Friedrich Nietzsche - 1861
Two of my great grandfathers were friends of Isaac Werner, whose journal has inspired my manuscript over the past decade.  (A third great grandfather was also an acquaintance but lived outside Isaac's immediate community.)  One of those neighboring great grandfathers was a Union Soldier in the Civil War, and like so many of those soldiers, he came to Kansas and staked his claim with the advantage of crediting his 3 years of military service to reduce the 5 years otherwise required to mature a homestead claim, resulting in only 2 years needed for him.  And, like most Union Soldiers, he voted Republican, the party of Lincoln.  My other great grandfather in Isaac's neighborhood emigrated from England, and at that time had only his wife and two young daughters, the youngest being my grandmother.  A son and another daughter were later added to the family.  He became active in the Populist Movement and supported the People's Party.  One a staunch Republican and the other an active Populist, these two men brought differing political perspectives to their voting during the Populist Movement.  Did those differing perspectives impact their political decisions, and how might they have aligned themselves with the two quotes that follow?  

"What is morally wrong can never be advantageous, even when it enables you to make some gain that you believe to be to your advantage.  The mere fact of believing that some wrongful course of action constitutes an advantage is pernicious."  Marcus Tullius Cicero, (106-43 BCE)

"All things are subject to interpretation, whichever interpretation prevails at a given time is a function of power and not truth."  Friedrich Nietzsche.  

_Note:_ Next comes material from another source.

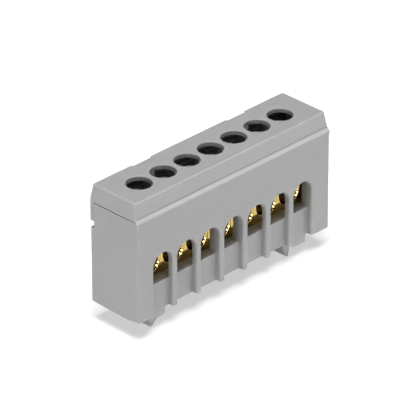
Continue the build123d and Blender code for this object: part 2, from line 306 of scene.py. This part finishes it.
def grey_plastic():
    """Polyamide, injection moulded in a spark-eroded mould: light neutral grey with an
    even matt sheen and a grain of 0.2 mm. Faint clouds of 4 mm break up into mottle of
    0.3 mm, specks of dust lie on the left end, and a painted highlight lightens the
    edges and, most of all, the lip. A little light enters the wall, so that the edges glow."""
    made, tree = new_material("polyamide_moulded_grey")
    place = object_place(tree)
    normal = add_node(tree, "ShaderNodeNewGeometry").outputs["Normal"]
    facing = add_node(tree, "ShaderNodeSeparateXYZ", links={"Vector": normal}).outputs
    clouds = noise(tree, place, *CLOUDS)
    grain = noise(tree, place, *GRAIN)
    colour = blend(tree, clouds, GREY_DARK, GREY_LIGHT)
    colour = blend(tree, dust_specks(tree, place, facing["X"]), colour, GREY_DUSTY)
    # painted highlight: the edges are lightened in colour
    colour = blend(tree, edge_highlight_mask(tree, normal), colour, GREY_EDGE_HIGHLIGHT)
    # painted highlight: the bevelled lip is lightened in colour
    colour = blend(tree, lip_highlight_mask(tree, place, facing["Z"]), colour, GREY_LIP_HIGHLIGHT)
    height = calculate(tree, "MULTIPLY_ADD", pin_ring(tree, place), RING_RELIEF, grain)
    edge = soft_normal(tree, PLASTIC_EDGE)
    add_surface(tree, {
        "Base Color": colour, "Roughness": spread(tree, grain, low=0.42, high=0.54),
        "Normal": bumped(tree, height, strength=0.5, depth=0.02, normal=edge),
        "IOR": POLYAMIDE_IOR, "Subsurface Weight": GLOW_SHARE,
        "Subsurface Scale": GLOW_REACH * MM, "Subsurface Radius": (1.0, 1.0, 1.0)})
    return made


def machined_brass():
    """Free-cutting brass bar, drawn and drilled: warm yellow metal, a little tarnished,
    with fine drawing lines along the bar, soft edges and the gloss of a tumbled part."""
    made, tree = new_material("brass_drawn_drilled")
    place = object_place(tree)
    stretched = add_node(tree, "ShaderNodeMapping", links={
        "Vector": place, "Scale": ALONG_BAR}).outputs[0]
    lines = noise(tree, stretched, *DRAWING_LINES)
    tarnish = noise(tree, place, *TARNISH)
    edge = soft_normal(tree, BRASS_EDGE)
    add_surface(tree, {
        "Base Color": blend(tree, tarnish, BRASS_CLEAN, BRASS_TARNISHED),
        "Roughness": spread(tree, lines, low=0.05, high=0.12), "Metallic": 1.0,
        "Normal": bumped(tree, lines, strength=0.15, depth=0.01, normal=edge)})
    return made


def plated_steel():
    """Steel screw, turned, thread rolled, then zinc plated in a barrel: cool light grey
    with patches of 1 mm where the colour, the gloss and the surface are uneven."""
    made, tree = new_material("steel_zinc_plated")
    patches = noise(tree, object_place(tree), *PLATING)
    add_surface(tree, {
        "Base Color": blend(tree, patches, ZINC_DULL, ZINC_BRIGHT),
        "Roughness": spread(tree, patches, low=0.38, high=0.55), "Metallic": 1.0,
        "Normal": bumped(tree, patches, strength=0.2, depth=0.01)})
    return made


def pale_floor():
    """Matt white table paper. Camera rays and reflections see it lifted to white."""
    made, tree = new_material("paper_matt_white")
    lift = calculate(tree, "MULTIPLY", seen_by_eye(tree), FLOOR_LIFT)
    paper = add_node(tree, "ShaderNodeBsdfDiffuse", links={"Color": linear(PAPER_WHITE)})
    glow = add_node(tree, "ShaderNodeEmission", links={"Strength": lift})
    both = add_node(tree, "ShaderNodeAddShader", links={0: paper.outputs[0], 1: glow.outputs[0]})
    add_node(tree, "ShaderNodeOutputMaterial", links={"Surface": both.outputs[0]})
    return made


def clear_selection():
    """Nothing stays selected before a new piece is made."""
    if bpy.context.object and bpy.context.object.mode != "OBJECT":
        bpy.ops.object.mode_set(mode="OBJECT")
    bpy.ops.object.select_all(action="DESELECT")


def pick(piece):
    """Only this piece is selected and active."""
    clear_selection()
    piece.select_set(True)
    bpy.context.view_layer.objects.active = piece


def apply_place(piece):
    """Moves a piece's place, turn and scale into its mesh."""
    pick(piece)
    bpy.ops.object.transform_apply(location=True, rotation=True, scale=True)


def apply_modifier(piece, kind, **settings):
    """Adds one modifier to a piece and applies it."""
    pick(piece)
    made = piece.modifiers.new(kind.lower(), kind)
    for name, value in settings.items():
        setattr(made, name, value)
    bpy.ops.object.modifier_apply(modifier=made.name)


def choose(piece, wanted, faces=False):
    """Selects, in edit mode, the points or faces whose place passes the test."""
    bpy.ops.mesh.select_mode(type="FACE" if faces else "VERT")
    bpy.ops.mesh.select_all(action="DESELECT")
    mesh = bmesh.from_edit_mesh(piece.data)
    for part in (mesh.faces if faces else mesh.verts):
        place = part.calc_center_median() if faces else part.co
        if wanted(place):
            part.select_set(True)
    mesh.select_flush_mode()
    bmesh.update_edit_mesh(piece.data)


def screw_head():
    """Cheese head: a low drum with a rounded rim and a slot."""
    clear_selection()
    bpy.ops.mesh.primitive_cylinder_add(
        vertices=HEAD_SIDES, radius=HEAD_R * MM, depth=HEAD_H * MM,
        location=(0, 0, (HEAD_TOP_Z - HEAD_H / 2) * MM))
    head = bpy.context.object
    apply_place(head)
    clear_selection()
    bpy.ops.mesh.primitive_cube_add(size=1, location=(0, 0, HEAD_TOP_Z * MM))
    cutter = bpy.context.object
    cutter.scale = (2 * SLOT_SHARE * HEAD_R * MM, SLOT_W * MM, 2 * SLOT_DEPTH * MM)
    apply_place(cutter)
    apply_modifier(head, "BOOLEAN", operation="DIFFERENCE", object=cutter, solver="EXACT")
    bpy.data.objects.remove(cutter, do_unlink=True)
    apply_modifier(
        head, "BEVEL", width=HEAD_RIM * MM, segments=RIM_STEPS, limit_method="ANGLE",
        angle_limit=math.radians(BROKEN_FROM))
    return head


def screw_shank():
    """The core of the screw, drawn in to a blunt cone at its tip."""
    clear_selection()
    low = (TIP_Z + TIP_H) * MM
    high = (HEAD_TOP_Z - HEAD_H + CORE_LET_IN) * MM
    bpy.ops.mesh.primitive_cylinder_add(
        vertices=CORE_SIDES, radius=CORE_R * MM, depth=high - low,
        location=(0, 0, (low + high) / 2))
    core = bpy.context.object
    apply_place(core)
    bpy.ops.object.mode_set(mode="EDIT")
    choose(core, lambda centre: centre.z < low + ON_PLANE * MM, faces=True)
    bpy.ops.mesh.extrude_region_move(TRANSFORM_OT_translate={"value": (0, 0, -TIP_H * MM)})
    bpy.ops.transform.resize(value=(TIP_SHARE, TIP_SHARE, 1), center_override=(0, 0, low))
    bpy.ops.object.mode_set(mode="OBJECT")
    return core


def screw_thread():
    """The ridge of the thread: a tooth carried round the core, with its ends let in."""
    clear_selection()
    root = (CORE_R - THREAD_LET_IN) * MM
    start = (TIP_Z + TIP_H + THREAD_PITCH / 2) * MM
    high = THREAD_R * MM - root
    bpy.ops.mesh.primitive_plane_add(size=1, location=(root + high / 2, 0, start))
    ridge = bpy.context.object
    ridge.rotation_euler = (math.pi / 2, 0, 0)
    ridge.scale = (high, THREAD_W * MM, 1)
    apply_place(ridge)
    # the outline of the tooth, narrower at its crest than at its root
    bpy.ops.object.mode_set(mode="EDIT")
    bpy.ops.mesh.select_all(action="SELECT")
    bpy.ops.mesh.delete(type="ONLY_FACE")
    choose(ridge, lambda point: point.x > root + high / 2)
    crest = (1, 1, THREAD_CREST / THREAD_W)
    bpy.ops.transform.resize(value=crest, center_override=(0, 0, start))
    apply_modifier(
        ridge, "SCREW", axis="Z", screw_offset=THREAD_PITCH * MM, iterations=THREAD_TURNS,
        steps=THREAD_STEPS, render_steps=THREAD_STEPS, use_normal_calculate=True)
    # both ends are pressed into the core and closed
    bpy.ops.object.mode_set(mode="EDIT")
    reach = THREAD_W * THREAD_END_REACH * MM
    for end in (start, start + THREAD_TURNS * THREAD_PITCH * MM):
        choose(ridge, lambda point: (
            point.x > 0 and abs(point.y) < ON_PLANE * MM and abs(point.z - end) < reach))
        bpy.ops.transform.resize(value=(THREAD_END_SHARE, 1, 1), center_override=(root, 0, end))
    bpy.ops.mesh.select_all(action="SELECT")
    bpy.ops.mesh.fill_holes(sides=4)
    bpy.ops.mesh.select_all(action="SELECT")
    bpy.ops.mesh.normals_make_consistent(inside=False)
    bpy.ops.object.mode_set(mode="OBJECT")
    return ridge


def clamp_screws(steel):
    """One screw is modelled, then copied to every way and turned as found."""
    pieces = [screw_head(), screw_shank(), screw_thread()]
    clear_selection()
    for piece in pieces:
        piece.select_set(True)
    bpy.context.view_layer.objects.active = pieces[0]
    bpy.ops.object.join()
    master = bpy.context.object
    bpy.ops.object.shade_smooth_by_angle(angle=math.radians(SMOOTH_UP_TO))
    master.data.materials.clear()
    master.data.materials.append(steel)
    for number, (x, turn) in enumerate(zip(WAY_X, SCREW_TURNS), start=1):
        screw = master.copy()
        screw.data = master.data.copy()
        screw.name = f"cheese_head_screw_{number}"
        bpy.context.collection.objects.link(screw)
        spin = Matrix.Rotation(math.radians(turn), 4, "Z")
        screw.data.transform(Matrix.Translation((x * MM, ROW_Y * MM, 0)) @ spin)
        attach(screw, f"screw_{number}")
        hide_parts(f"clamp_screw_{number}")
    bpy.data.objects.remove(master, do_unlink=True)


def set_material(node, material):
    """Gives a CAD node its material."""
    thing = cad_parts[node]
    for place in thing.material_slots:
        place.link = "OBJECT"
        place.material = material


def add_floor():
    """A plain pale floor that the hooks stand on."""
    clear_selection()
    bpy.ops.mesh.primitive_plane_add(size=FLOOR_SIZE, location=(0, 0, FLOOR_Z * MM))
    floor = bpy.context.object
    floor.name = "floor"
    apply_place(floor)
    floor.data.materials.append(pale_floor())


def add_world():
    """A dark studio with a white backdrop all round, seen but hardly lighting: white
    paper up to 3 degrees above the table, then the dark ceiling."""
    world = bpy.data.worlds.new("studio_backdrop")
    bpy.context.scene.world = world
    world.use_nodes = True
    tree = world.node_tree
    tree.nodes.clear()
    way = add_node(tree, "ShaderNodeTexCoord").outputs["Generated"]
    rise = add_node(tree, "ShaderNodeSeparateXYZ", links={"Vector": way}).outputs["Z"]
    paper = spread(tree, rise, 1.0, CEILING_LEVEL, start=PAPER_UP_TO, end=CEILING_FROM)
    level = calculate(tree, "MULTIPLY_ADD", seen_by_eye(tree), paper, STUDIO_LIGHT)
    sky = add_node(tree, "ShaderNodeBackground", links={"Strength": level})
    add_node(tree, "ShaderNodeOutputWorld", links={"Surface": sky.outputs[0]})


def add_lamp(name, towards, distance, size, power):
    """A softbox, wide and high, that faces the object from one direction."""
    light = bpy.data.lights.new(name, "AREA")
    light.shape = "RECTANGLE"
    light.size, light.size_y = size
    light.energy = power
    lamp = bpy.data.objects.new(name, light)
    bpy.context.collection.objects.link(lamp)
    way = Vector(towards).normalized()
    lamp.location = way * distance + Vector((0, 0, MIDDLE_Z * MM))
    lamp.rotation_mode = "QUATERNION"
    lamp.rotation_quaternion = way.to_track_quat("Z", "Y")
    return lamp


def add_camera():
    """The photograph's viewpoint, from a camera fitted to the object's own edges."""
    turn, lift = math.radians(CAMERA_TURN), math.radians(CAMERA_LIFT)
    flat = math.cos(lift)
    back = Vector((-math.sin(turn) * flat, -math.cos(turn) * flat, math.sin(lift)))
    right = Vector((math.cos(turn), -math.sin(turn), 0))
    up = back.cross(right)
    data = bpy.data.cameras.new("camera")
    data.sensor_width = SENSOR_W
    data.lens = FOCAL_PIXELS / PICTURE_PIXELS * SENSOR_W
    data.clip_start, data.clip_end = CLIP_NEAR, CLIP_FAR
    camera = bpy.data.objects.new("camera", data)
    bpy.context.collection.objects.link(camera)
    camera.matrix_world = Matrix((right, up, back)).transposed().to_4x4()
    camera.location = (right * CAMERA_RIGHT + up * CAMERA_UP + back * CAMERA_BACK) * MM
    bpy.context.scene.camera = camera


plastic = grey_plastic()
brass = machined_brass()
steel = plated_steel()
set_material("housing", plastic)
set_material("lid", plastic)
set_material("busbar", brass)
clamp_screws(steel)

add_floor()
add_world()
for softbox in SOFTBOXES:
    add_lamp(*softbox)
for glint in GLINTS:
    add_lamp(*glint).visible_diffuse = False
add_camera()
bpy.context.scene.view_settings.view_transform = "Standard"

As the quotes of Swift, Cicero, and Nietzsche have shown,--men whose lives span several centuries,--the distinction between how we define "Truth" and "Morality" has been and always will be complex when mixed with politics.

Thursday, March 5, 2020

You owe how much!?

Reading from the County Captal newspapers
In explaining Kansas farming debt, their Senator wrote:  "crop prices had gone down while labor was costing the same and purchased items were costing more."  Continuing, he said, "if a farmer had given a mortgage for $1,000...he could have paid for it with 1,050 bushels of corn.  Ten to seventeen years later it would have taken, without interest, 2,702 bushels to have paid it."

That quote comes from a book by Walter T.K. Nugent, quoting populist Senator Peffer.  The senator was describing a theoretical mortgage given in 1870, with rising interest rates during the 1880s and 1890s. These rising interest rates, falling crop prices, and the costs of rail road shipping were front and center during the years of the Populist Movement of which Isaac Werner was a part.  Farmers had mortgaged their farms when crop prices were high and interest rates were low, but the mortgages were short term and were renewed at increasingly higher interest rates.  Kansas led the nation in the number of mortgaged acres.

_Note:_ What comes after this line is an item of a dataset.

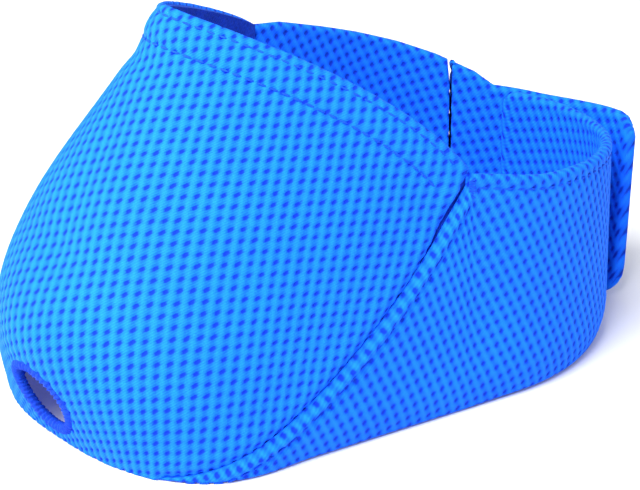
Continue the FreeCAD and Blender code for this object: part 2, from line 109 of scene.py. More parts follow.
def bezier(a: Array, b: Array, c: Array, d: Array, t: Array) -> Array:
    """Points on cubic curves."""
    t = t[..., None]
    return a * (1 - t) ** 3 + b * (3 * t * (1 - t) ** 2) + c * (3 * t * t * (1 - t)) + d * t ** 3


def run_length(points: Array) -> Array:
    """The distance along a row of points, starting at 0."""
    steps = np.linalg.norm(np.diff(points, axis=0), axis=1)
    return np.concatenate([[0.0], np.cumsum(steps)])


def nearest_on(line: Array, points: Array) -> tuple[Array, Array]:
    """How far points lie from a line of points, and how far along it.

    Args:
        line: the line's points, close together.
        points: the points to measure.

    Returns:
        The distance from the line, and the run along it at the nearest place.
    """
    runs = run_length(line)
    distance = np.empty(len(points))
    run = np.empty(len(points))
    for start in range(0, len(points), BLOCK):
        block = points[start:start + BLOCK]
        gaps = np.linalg.norm(block[:, None, :] - line[None, :, :], axis=2)
        best = gaps.argmin(axis=1)
        distance[start:start + BLOCK] = gaps[np.arange(len(block)), best]
        run[start:start + BLOCK] = runs[best]
    return distance, run


# ------------------------------------------------------------------ the head form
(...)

Means of harvesting in Isaac's time
Does any of that sound familiar?  As I read a recent article in USA Today, I could not help thinking of Isaac.  He had double-dipped in mortgaging his farm, he had mortgages on his horses, and he owed notes to merchants.  Yet, he had avoided going into debt for about a decade, until he finally realized he needed a horse to break more sod for fields if he were ever to make his farm a success.

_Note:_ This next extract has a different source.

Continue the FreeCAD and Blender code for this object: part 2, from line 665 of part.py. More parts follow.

His debts to merchants were secured by notes.  More people today put their debts on credit cards.  

According to the USA Today article I read, the average American consumer has $6,194 in credit card debt, up from the previous year.  The average credit card interest is 14.87%, and that is actually a low figure because it does not account for interest-free loans.  If they are excluded, the assessed interest rate averages 16.88%.

When that rate is applied to Americans' average credit card debt, the average consumer is paying $1,045.55 annually.

Hand Planting
What has been so interesting to me in doing research for my manuscript about Isaac Werner and the Populist Movement, and in transcribing Isaac's 480-page journal, are the similarities of the issues in Isaac's time with the ongoing issues of today.  The anger aroused about the influence of wealthy and powerful persons on our government in Isaac's time is equally argued today.

I will close with a quote from the County Capital  in St. John to which Isaac subscribed.  In writing about the influence of wealthy railroad tycoons on politicians in Washington and state capitals, a subscriber's comment was published on March 25, 1892.  The subscriber declared:  "We would just as soon be robbed by a thief as a politician."